[START SOURCE DATA]

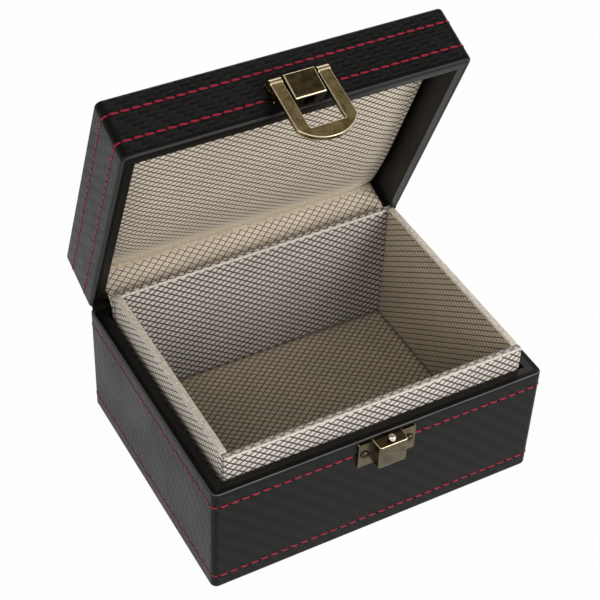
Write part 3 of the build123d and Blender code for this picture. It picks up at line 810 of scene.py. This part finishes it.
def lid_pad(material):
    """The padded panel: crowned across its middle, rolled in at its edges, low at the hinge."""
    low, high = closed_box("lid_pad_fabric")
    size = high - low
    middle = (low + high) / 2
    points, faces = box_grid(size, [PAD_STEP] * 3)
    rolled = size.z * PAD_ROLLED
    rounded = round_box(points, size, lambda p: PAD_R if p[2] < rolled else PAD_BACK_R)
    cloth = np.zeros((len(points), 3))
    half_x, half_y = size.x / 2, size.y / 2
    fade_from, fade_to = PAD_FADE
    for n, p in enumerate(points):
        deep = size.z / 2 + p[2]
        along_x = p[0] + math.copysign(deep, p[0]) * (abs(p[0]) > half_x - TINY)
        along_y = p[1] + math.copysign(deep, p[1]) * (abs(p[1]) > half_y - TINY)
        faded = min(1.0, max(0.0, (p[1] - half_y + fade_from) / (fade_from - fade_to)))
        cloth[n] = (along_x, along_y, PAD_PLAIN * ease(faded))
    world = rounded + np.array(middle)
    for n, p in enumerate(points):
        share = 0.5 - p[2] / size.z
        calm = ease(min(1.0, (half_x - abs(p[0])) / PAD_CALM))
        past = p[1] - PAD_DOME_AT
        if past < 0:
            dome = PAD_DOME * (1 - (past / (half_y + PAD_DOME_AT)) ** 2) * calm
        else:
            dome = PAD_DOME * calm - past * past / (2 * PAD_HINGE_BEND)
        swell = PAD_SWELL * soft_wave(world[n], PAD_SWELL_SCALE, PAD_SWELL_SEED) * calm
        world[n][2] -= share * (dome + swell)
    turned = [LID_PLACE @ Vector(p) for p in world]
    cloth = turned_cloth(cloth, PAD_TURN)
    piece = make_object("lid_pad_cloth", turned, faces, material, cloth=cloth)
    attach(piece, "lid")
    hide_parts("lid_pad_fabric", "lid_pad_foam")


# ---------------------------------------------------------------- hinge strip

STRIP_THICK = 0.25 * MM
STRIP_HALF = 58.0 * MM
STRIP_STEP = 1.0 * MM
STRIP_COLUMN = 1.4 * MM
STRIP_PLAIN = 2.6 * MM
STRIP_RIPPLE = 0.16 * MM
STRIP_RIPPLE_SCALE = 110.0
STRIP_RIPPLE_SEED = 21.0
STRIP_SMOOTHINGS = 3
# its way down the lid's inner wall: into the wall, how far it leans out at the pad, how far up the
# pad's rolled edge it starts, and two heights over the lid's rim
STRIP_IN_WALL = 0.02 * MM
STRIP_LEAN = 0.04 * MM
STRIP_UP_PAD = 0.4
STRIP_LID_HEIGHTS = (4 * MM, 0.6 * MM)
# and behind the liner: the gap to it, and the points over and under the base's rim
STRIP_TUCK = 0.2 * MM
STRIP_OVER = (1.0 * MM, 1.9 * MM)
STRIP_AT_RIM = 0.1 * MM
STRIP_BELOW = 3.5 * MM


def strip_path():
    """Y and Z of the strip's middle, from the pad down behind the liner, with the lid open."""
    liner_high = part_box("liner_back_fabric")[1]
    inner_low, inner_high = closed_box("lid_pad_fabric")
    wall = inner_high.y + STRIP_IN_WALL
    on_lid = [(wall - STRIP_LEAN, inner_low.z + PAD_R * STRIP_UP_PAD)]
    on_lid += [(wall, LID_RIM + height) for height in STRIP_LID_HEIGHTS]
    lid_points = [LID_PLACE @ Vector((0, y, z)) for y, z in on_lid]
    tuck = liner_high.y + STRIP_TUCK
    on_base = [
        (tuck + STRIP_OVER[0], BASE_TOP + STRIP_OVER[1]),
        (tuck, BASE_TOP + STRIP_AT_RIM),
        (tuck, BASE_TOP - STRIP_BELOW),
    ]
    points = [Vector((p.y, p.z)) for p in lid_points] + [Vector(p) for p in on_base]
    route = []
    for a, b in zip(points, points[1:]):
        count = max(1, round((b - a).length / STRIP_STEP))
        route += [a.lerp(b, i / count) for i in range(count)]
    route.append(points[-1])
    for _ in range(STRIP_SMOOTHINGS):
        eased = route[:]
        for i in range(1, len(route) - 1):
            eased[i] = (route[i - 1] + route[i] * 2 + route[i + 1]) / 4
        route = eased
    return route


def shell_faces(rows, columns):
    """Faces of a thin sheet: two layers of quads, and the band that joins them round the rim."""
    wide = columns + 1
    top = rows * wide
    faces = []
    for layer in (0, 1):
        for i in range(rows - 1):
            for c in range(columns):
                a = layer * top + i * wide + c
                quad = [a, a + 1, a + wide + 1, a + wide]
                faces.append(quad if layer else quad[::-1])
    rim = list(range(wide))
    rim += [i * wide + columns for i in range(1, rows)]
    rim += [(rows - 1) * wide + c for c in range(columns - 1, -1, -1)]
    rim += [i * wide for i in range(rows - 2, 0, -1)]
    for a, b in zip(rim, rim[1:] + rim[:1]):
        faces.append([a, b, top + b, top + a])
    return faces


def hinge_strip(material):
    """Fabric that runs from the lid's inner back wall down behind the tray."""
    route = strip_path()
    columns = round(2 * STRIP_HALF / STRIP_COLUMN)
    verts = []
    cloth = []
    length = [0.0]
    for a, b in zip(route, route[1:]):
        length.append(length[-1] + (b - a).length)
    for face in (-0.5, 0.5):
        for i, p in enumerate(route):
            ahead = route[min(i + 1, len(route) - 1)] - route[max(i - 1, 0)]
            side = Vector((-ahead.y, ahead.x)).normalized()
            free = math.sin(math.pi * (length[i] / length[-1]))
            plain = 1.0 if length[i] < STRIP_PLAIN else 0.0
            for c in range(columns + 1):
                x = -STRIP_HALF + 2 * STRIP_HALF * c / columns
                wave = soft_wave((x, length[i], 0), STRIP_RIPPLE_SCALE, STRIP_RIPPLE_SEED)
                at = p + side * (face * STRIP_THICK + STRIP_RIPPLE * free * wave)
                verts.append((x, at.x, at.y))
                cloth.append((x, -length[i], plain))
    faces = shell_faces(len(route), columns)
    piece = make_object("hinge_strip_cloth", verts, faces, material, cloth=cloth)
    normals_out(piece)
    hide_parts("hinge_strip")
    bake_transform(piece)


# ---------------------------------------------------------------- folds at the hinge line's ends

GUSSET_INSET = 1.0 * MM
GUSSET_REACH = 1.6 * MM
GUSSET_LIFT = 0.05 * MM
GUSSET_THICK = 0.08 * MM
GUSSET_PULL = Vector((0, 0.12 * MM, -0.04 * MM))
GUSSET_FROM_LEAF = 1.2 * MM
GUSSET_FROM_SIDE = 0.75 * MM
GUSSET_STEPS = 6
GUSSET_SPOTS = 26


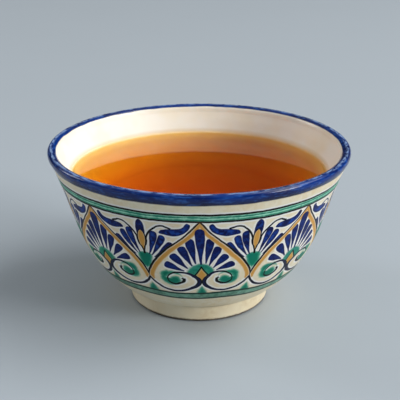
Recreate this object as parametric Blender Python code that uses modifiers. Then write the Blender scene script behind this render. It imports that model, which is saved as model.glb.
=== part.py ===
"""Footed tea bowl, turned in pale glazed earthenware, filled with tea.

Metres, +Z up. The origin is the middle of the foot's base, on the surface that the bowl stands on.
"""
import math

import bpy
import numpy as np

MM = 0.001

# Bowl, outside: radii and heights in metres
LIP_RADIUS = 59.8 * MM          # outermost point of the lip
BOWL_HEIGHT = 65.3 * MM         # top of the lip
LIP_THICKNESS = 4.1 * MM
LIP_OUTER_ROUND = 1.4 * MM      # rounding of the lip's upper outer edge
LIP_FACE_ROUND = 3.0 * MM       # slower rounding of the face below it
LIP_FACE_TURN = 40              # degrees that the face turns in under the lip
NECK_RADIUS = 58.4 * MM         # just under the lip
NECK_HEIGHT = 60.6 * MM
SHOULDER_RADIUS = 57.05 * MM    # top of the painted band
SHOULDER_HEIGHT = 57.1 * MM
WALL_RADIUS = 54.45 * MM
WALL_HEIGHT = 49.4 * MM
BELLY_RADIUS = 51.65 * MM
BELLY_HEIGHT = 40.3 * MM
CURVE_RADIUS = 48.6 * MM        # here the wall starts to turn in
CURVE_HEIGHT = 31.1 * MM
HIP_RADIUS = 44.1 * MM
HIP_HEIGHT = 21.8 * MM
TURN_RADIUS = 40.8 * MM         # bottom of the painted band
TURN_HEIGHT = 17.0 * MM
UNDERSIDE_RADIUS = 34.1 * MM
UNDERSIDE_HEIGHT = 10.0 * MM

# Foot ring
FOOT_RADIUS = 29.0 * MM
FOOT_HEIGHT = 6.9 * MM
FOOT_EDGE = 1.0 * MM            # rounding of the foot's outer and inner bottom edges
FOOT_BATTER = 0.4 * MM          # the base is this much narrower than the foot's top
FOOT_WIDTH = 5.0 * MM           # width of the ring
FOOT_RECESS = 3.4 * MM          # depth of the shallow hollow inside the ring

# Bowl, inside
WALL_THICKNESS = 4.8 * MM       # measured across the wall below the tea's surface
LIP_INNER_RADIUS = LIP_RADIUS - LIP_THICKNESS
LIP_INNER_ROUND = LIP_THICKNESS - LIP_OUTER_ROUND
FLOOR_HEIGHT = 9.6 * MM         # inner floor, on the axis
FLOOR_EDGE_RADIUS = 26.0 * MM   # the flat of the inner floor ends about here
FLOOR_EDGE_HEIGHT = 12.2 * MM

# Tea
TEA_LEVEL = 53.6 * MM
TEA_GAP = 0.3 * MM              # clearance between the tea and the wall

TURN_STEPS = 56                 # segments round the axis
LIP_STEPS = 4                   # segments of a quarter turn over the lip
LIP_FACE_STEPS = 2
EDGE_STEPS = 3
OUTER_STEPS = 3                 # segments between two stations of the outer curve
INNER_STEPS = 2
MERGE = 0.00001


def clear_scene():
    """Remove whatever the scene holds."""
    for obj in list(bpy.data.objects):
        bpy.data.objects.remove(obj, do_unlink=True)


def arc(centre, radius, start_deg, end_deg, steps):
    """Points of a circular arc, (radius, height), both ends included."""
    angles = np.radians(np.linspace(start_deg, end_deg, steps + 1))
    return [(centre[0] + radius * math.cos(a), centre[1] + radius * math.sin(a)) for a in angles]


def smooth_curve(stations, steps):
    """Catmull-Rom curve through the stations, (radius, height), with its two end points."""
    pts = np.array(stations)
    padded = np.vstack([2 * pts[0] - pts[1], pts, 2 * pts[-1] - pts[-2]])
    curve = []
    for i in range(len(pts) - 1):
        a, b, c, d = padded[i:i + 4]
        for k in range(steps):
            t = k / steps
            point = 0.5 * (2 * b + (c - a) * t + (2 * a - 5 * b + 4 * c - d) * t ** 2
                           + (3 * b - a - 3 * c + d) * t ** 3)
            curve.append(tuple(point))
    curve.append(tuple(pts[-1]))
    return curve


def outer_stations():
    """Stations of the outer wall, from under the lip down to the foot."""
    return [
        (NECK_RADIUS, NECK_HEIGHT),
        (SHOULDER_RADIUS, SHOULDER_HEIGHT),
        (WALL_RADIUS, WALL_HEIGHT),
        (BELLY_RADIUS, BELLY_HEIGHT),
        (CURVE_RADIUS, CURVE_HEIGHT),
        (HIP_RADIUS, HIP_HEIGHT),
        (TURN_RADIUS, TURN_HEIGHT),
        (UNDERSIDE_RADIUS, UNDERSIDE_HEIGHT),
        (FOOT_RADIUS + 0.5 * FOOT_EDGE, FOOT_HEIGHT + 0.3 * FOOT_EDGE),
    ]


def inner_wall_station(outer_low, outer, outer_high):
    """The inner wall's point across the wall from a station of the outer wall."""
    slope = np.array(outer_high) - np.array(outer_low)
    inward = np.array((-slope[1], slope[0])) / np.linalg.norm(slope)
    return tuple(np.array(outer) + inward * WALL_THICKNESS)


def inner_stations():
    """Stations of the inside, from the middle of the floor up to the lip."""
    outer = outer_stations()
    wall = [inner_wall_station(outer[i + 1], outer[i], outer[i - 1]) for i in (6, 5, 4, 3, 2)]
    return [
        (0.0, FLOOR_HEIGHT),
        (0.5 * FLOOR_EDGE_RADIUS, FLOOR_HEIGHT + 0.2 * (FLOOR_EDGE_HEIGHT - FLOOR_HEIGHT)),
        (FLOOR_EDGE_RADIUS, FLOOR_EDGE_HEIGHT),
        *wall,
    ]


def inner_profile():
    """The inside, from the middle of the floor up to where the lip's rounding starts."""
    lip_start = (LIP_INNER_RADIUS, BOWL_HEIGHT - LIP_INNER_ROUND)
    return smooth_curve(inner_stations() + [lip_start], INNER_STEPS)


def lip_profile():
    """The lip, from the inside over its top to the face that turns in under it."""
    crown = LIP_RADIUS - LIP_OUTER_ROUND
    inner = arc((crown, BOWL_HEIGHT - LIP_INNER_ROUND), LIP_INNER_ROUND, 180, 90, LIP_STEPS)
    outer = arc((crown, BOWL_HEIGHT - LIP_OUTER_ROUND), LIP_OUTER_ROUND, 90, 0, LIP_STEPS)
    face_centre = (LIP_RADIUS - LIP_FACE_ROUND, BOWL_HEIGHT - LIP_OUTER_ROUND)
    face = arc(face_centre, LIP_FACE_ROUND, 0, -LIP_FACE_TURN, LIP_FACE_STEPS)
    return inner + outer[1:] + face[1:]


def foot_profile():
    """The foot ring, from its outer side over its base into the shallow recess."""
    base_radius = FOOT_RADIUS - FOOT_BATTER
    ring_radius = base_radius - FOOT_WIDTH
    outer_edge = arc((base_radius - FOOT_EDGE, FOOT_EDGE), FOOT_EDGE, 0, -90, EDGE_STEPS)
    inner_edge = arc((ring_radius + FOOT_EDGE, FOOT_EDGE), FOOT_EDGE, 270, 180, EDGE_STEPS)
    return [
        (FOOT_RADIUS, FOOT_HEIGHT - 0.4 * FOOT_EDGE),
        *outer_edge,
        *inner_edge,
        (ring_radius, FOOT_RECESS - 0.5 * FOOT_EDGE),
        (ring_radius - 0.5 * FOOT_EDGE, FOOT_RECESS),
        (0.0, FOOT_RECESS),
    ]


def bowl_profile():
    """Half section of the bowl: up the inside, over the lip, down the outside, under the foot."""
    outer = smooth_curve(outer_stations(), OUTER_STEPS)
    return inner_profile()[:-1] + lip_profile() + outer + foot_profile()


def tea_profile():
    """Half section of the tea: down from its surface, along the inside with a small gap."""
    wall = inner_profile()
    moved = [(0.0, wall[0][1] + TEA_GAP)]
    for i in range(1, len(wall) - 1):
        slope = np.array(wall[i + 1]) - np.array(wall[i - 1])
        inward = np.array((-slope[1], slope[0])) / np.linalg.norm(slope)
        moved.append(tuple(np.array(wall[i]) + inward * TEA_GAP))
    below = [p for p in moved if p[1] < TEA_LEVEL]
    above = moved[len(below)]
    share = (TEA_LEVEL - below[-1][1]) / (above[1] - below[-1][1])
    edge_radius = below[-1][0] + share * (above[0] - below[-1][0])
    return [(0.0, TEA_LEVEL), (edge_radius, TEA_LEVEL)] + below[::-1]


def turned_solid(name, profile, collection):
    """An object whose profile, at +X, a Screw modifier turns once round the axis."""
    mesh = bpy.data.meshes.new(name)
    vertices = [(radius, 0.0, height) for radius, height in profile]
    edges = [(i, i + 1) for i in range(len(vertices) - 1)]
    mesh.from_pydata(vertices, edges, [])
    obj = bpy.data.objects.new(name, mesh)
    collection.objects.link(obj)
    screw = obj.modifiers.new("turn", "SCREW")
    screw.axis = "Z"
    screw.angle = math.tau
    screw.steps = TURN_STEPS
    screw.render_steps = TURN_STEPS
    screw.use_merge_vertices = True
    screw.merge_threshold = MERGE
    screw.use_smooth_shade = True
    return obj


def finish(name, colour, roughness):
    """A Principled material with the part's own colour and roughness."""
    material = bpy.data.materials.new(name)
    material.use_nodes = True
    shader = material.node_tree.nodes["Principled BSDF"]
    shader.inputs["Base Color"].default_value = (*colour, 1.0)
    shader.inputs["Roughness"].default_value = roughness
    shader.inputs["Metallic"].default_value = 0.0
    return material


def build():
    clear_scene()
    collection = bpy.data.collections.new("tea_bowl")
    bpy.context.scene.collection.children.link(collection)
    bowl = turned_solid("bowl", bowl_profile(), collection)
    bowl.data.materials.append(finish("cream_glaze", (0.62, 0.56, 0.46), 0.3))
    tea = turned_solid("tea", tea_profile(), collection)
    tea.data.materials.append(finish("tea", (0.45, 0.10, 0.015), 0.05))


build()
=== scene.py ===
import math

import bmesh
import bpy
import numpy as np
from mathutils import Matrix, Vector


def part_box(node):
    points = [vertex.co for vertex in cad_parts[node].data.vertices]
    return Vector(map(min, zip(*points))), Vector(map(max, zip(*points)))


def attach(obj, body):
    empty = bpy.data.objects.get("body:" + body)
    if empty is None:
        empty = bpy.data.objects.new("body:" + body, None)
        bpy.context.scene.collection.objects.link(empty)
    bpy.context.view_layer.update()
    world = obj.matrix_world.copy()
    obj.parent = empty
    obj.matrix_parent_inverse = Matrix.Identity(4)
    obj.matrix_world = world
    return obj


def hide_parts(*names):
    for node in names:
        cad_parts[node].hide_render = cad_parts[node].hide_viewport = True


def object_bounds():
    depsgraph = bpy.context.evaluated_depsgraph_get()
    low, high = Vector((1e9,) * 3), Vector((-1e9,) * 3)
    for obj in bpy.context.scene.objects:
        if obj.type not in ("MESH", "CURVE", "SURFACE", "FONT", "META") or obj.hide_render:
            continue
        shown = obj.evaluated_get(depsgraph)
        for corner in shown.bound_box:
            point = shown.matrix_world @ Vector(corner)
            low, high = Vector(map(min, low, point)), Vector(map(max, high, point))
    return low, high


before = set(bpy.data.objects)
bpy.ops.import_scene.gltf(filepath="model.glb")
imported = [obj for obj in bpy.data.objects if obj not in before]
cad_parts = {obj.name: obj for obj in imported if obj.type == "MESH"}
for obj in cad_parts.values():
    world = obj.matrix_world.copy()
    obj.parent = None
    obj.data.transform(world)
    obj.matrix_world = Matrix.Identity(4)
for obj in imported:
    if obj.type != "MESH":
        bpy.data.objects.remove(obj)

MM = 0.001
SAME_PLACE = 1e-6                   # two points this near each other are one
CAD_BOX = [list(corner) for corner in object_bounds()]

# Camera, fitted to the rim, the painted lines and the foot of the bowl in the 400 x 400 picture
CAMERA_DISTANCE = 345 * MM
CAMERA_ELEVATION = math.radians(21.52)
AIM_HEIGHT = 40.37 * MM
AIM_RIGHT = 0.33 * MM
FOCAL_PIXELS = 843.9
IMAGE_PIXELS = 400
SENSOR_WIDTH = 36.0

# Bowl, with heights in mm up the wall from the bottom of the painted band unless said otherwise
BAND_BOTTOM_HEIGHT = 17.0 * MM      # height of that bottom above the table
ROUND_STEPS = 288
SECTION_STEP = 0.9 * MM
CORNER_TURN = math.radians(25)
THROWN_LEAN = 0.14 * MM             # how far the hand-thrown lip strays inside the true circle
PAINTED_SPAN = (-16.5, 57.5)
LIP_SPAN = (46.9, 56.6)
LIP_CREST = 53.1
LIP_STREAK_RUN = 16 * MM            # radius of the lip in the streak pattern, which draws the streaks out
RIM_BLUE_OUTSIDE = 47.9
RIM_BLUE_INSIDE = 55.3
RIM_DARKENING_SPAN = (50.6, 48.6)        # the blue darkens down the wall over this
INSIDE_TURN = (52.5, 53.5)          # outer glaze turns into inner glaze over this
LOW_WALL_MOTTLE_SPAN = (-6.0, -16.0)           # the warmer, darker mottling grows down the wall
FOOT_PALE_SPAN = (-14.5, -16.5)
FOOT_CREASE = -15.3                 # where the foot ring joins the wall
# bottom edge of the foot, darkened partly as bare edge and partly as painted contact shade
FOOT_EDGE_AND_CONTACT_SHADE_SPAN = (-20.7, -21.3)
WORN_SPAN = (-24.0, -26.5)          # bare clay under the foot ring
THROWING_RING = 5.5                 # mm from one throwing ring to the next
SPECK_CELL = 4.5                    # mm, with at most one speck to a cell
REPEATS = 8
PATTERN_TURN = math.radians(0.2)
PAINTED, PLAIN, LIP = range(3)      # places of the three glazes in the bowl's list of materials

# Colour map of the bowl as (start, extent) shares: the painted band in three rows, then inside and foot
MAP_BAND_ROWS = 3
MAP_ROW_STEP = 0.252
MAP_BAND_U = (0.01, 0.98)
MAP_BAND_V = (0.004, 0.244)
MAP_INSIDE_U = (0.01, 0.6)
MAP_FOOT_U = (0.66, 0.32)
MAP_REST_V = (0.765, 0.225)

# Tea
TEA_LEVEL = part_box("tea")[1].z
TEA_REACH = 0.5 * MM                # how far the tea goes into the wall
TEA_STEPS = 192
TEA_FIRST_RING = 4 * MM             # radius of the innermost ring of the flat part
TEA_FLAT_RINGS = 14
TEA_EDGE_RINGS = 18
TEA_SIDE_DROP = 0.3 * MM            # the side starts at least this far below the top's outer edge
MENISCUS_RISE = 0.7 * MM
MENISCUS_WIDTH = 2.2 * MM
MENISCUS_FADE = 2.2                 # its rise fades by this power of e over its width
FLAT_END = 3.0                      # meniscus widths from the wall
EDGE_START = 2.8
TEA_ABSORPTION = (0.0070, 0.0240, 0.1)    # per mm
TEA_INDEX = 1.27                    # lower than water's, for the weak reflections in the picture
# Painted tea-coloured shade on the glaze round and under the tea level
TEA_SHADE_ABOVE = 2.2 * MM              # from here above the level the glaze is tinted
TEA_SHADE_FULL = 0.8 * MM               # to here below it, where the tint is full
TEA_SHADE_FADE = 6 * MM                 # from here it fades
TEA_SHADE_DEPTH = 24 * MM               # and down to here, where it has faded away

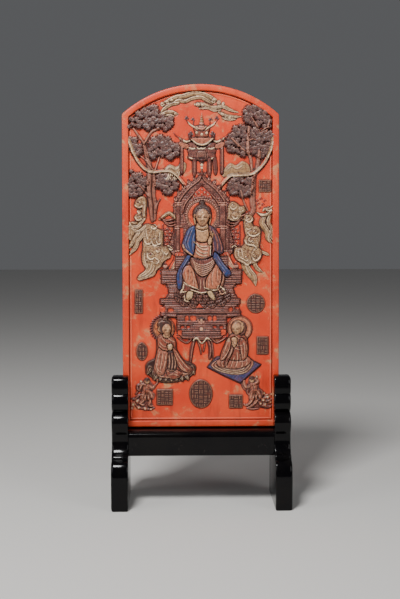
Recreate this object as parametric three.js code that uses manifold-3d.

[END SOURCE DATA]

WHAT TO PRODUCE: Print exactly the lines from the line with "material = bpy.data.materials.new(name)" to the line with "cad_parts[node].hide_render = cad_parts[node].hide_viewport", both included, and nothing else.

RESULT FOR THIS EXERCISE:
    material = bpy.data.materials.new(name)
    material.use_nodes = True
    shader = material.node_tree.nodes["Principled BSDF"]
    shader.inputs["Base Color"].default_value = (*colour, 1.0)
    shader.inputs["Roughness"].default_value = roughness
    shader.inputs["Metallic"].default_value = 0.0
    return material


def build():
    clear_scene()
    collection = bpy.data.collections.new("tea_bowl")
    bpy.context.scene.collection.children.link(collection)
    bowl = turned_solid("bowl", bowl_profile(), collection)
    bowl.data.materials.append(finish("cream_glaze", (0.62, 0.56, 0.46), 0.3))
    tea = turned_solid("tea", tea_profile(), collection)
    tea.data.materials.append(finish("tea", (0.45, 0.10, 0.015), 0.05))


build()
=== scene.py ===
import math

import bmesh
import bpy
import numpy as np
from mathutils import Matrix, Vector


def part_box(node):
    points = [vertex.co for vertex in cad_parts[node].data.vertices]
    return Vector(map(min, zip(*points))), Vector(map(max, zip(*points)))


def attach(obj, body):
    empty = bpy.data.objects.get("body:" + body)
    if empty is None:
        empty = bpy.data.objects.new("body:" + body, None)
        bpy.context.scene.collection.objects.link(empty)
    bpy.context.view_layer.update()
    world = obj.matrix_world.copy()
    obj.parent = empty
    obj.matrix_parent_inverse = Matrix.Identity(4)
    obj.matrix_world = world
    return obj


def hide_parts(*names):
    for node in names:
        cad_parts[node].hide_render = cad_parts[node].hide_viewport = True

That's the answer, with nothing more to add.